The problem
Return only the count of lines in which the word "from" appears.

-- Start Given data --

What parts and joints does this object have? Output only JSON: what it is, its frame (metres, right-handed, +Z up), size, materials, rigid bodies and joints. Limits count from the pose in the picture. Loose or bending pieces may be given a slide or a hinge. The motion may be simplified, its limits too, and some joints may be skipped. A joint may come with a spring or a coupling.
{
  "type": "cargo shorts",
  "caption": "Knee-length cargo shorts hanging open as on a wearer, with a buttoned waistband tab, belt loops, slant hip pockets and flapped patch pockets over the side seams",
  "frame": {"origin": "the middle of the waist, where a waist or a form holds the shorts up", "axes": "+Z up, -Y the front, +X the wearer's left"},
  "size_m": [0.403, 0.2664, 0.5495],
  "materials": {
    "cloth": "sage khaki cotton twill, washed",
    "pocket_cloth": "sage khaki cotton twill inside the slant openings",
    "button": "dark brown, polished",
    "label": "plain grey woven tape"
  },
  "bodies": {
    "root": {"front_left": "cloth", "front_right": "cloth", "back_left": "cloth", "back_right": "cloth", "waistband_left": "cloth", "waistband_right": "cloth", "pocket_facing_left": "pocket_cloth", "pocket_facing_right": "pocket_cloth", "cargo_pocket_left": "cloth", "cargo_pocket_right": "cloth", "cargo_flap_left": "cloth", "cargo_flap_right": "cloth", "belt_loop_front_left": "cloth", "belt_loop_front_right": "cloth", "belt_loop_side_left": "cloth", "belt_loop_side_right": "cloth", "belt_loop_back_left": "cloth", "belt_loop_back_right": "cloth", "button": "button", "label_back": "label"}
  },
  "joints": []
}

-- End Given data --
-- Start Given data --

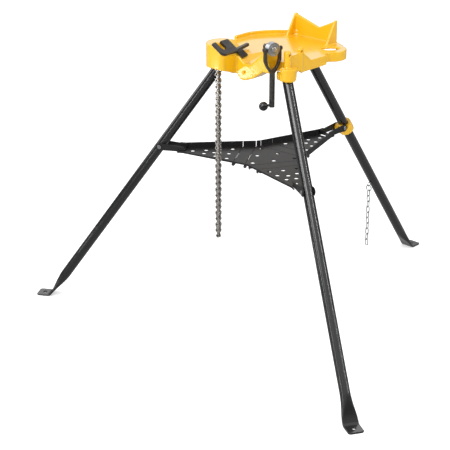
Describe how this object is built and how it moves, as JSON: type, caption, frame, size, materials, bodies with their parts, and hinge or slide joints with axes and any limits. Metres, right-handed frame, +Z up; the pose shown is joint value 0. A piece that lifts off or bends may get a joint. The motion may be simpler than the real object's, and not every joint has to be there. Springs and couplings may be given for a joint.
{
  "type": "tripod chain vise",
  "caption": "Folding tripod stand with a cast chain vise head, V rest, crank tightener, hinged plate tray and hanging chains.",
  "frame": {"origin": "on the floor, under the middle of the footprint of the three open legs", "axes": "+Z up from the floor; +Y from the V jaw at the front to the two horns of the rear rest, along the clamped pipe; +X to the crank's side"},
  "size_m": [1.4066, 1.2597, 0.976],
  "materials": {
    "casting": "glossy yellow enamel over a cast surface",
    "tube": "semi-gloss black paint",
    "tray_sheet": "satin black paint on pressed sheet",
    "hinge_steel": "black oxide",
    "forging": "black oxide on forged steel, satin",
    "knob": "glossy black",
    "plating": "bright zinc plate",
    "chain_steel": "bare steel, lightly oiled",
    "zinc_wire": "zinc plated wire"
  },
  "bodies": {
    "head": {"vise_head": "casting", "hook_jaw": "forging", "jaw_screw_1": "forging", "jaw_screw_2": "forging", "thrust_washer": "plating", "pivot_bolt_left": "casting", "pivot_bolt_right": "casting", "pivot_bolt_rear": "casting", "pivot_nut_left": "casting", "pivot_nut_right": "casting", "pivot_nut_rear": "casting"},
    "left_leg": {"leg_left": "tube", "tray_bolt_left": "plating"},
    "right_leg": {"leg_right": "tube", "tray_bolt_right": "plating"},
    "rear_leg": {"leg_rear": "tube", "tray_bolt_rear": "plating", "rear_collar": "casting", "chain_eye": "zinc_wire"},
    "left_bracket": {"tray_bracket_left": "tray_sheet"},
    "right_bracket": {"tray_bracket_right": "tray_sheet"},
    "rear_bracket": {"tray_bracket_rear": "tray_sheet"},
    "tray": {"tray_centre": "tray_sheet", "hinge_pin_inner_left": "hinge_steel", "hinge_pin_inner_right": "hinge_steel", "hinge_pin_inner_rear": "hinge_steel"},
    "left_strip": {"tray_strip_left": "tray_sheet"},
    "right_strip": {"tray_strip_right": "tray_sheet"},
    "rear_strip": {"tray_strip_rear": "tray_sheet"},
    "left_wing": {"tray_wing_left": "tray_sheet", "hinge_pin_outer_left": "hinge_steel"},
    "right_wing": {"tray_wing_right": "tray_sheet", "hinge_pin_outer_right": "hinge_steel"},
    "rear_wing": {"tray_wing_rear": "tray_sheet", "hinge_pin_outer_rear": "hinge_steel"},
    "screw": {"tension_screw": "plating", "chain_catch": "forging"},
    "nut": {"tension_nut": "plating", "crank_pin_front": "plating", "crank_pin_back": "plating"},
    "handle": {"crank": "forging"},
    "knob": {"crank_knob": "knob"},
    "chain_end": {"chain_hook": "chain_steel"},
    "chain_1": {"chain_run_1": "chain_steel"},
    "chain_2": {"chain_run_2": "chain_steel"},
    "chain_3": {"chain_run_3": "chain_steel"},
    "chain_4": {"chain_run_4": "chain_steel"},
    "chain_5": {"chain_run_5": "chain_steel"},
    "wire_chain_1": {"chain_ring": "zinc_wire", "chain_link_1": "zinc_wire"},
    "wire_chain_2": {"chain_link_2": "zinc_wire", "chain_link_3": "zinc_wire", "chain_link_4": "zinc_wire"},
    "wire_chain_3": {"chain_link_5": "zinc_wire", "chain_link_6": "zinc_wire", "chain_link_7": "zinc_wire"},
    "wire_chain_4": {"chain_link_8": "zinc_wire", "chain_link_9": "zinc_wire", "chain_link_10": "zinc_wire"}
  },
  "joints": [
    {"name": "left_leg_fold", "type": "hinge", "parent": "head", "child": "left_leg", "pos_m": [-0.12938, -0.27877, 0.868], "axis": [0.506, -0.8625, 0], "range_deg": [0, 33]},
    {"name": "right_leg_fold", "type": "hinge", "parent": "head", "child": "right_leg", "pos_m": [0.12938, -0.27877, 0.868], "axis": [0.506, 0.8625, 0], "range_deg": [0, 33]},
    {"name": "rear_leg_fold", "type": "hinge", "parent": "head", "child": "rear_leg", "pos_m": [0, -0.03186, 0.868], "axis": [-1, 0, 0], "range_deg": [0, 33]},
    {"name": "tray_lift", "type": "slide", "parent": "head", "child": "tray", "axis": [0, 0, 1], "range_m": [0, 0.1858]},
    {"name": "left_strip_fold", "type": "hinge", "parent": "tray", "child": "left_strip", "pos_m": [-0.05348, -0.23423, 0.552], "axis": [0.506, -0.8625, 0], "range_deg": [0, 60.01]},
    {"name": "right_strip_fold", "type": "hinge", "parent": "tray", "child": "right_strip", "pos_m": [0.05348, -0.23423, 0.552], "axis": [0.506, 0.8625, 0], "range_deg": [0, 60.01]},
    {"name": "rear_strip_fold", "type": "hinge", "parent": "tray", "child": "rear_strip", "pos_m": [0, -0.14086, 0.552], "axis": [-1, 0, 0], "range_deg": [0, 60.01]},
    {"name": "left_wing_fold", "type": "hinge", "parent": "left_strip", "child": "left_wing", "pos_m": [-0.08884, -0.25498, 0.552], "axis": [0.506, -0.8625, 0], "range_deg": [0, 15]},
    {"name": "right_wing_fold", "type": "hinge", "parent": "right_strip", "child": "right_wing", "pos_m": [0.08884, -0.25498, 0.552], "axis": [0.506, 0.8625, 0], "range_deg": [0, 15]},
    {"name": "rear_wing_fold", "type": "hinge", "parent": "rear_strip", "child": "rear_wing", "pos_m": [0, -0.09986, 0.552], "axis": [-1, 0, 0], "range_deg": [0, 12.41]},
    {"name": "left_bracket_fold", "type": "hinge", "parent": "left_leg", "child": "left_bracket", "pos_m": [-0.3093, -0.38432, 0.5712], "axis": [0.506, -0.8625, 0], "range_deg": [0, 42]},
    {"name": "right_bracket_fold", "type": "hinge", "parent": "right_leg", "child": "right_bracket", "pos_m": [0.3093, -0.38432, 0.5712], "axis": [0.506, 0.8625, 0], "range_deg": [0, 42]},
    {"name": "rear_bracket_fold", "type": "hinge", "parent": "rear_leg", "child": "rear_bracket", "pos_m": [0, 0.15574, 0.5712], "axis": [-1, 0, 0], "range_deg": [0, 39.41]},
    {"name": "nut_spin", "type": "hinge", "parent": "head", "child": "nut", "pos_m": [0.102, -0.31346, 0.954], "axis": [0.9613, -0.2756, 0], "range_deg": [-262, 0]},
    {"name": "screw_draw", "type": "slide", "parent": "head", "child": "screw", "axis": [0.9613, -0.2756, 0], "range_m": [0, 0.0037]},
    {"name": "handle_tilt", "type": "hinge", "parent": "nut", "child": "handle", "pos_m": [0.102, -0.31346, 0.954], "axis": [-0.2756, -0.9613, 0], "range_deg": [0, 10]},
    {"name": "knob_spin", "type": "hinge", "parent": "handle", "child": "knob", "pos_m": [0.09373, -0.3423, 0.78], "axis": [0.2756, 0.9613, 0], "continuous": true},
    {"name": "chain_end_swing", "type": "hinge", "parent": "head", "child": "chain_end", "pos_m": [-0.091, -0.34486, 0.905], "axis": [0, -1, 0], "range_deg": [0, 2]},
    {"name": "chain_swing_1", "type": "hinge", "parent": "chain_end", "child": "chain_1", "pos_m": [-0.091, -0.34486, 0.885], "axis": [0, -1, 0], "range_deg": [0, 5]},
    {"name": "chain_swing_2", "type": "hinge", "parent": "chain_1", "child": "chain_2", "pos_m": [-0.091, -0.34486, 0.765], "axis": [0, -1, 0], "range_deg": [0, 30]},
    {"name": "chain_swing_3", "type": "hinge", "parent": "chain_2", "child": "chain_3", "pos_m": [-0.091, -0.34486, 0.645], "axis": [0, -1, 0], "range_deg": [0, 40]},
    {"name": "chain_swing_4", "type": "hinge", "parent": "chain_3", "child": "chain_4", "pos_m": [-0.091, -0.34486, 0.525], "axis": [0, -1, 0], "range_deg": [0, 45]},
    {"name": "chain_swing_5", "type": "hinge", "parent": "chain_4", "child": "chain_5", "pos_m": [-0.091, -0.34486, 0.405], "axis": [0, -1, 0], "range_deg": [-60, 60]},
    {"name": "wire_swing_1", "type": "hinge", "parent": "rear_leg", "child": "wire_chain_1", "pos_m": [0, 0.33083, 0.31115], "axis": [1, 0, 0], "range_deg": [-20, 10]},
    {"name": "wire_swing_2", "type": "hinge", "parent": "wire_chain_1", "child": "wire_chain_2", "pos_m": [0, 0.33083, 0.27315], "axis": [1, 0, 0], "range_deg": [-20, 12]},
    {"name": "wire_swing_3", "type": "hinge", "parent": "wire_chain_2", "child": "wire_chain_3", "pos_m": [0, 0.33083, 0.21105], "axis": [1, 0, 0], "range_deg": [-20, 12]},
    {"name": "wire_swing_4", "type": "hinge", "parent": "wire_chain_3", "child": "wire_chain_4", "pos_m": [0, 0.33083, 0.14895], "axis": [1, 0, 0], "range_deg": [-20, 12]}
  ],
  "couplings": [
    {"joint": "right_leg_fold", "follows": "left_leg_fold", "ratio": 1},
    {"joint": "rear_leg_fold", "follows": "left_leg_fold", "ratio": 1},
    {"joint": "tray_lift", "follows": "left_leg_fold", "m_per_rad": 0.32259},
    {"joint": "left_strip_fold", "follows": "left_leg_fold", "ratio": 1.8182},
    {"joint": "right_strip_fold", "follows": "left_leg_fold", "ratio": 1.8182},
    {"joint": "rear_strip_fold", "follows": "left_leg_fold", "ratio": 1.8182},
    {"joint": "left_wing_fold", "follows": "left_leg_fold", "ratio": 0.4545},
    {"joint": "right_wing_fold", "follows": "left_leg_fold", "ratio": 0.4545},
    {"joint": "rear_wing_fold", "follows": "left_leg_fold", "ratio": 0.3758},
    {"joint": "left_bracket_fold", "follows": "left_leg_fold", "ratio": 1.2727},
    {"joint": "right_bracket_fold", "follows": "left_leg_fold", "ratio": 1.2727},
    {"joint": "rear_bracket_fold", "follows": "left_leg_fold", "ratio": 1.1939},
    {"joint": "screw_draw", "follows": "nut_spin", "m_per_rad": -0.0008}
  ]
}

-- End Given data --
-- Start Given data --

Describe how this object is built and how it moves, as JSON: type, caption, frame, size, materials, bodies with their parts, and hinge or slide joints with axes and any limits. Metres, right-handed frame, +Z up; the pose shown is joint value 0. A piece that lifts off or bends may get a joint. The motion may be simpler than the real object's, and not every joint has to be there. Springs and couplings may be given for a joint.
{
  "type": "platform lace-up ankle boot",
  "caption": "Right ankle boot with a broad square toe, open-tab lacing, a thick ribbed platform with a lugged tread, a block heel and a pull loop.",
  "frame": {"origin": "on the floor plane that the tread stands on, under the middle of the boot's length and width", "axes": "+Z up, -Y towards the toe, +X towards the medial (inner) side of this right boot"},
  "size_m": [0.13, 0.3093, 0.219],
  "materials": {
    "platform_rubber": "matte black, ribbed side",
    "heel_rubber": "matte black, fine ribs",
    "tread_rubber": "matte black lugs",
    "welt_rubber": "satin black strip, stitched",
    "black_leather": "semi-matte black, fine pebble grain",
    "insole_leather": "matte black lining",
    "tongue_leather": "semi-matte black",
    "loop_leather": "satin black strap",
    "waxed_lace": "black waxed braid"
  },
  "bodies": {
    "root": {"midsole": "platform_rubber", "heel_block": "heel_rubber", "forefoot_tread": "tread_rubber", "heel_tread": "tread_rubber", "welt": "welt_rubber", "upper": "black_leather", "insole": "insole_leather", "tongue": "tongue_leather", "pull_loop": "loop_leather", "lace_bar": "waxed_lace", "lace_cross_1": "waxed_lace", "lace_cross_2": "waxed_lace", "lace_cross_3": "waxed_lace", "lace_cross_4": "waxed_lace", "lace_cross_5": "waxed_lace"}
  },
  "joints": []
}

-- End Given data --

Reply to the exercise
2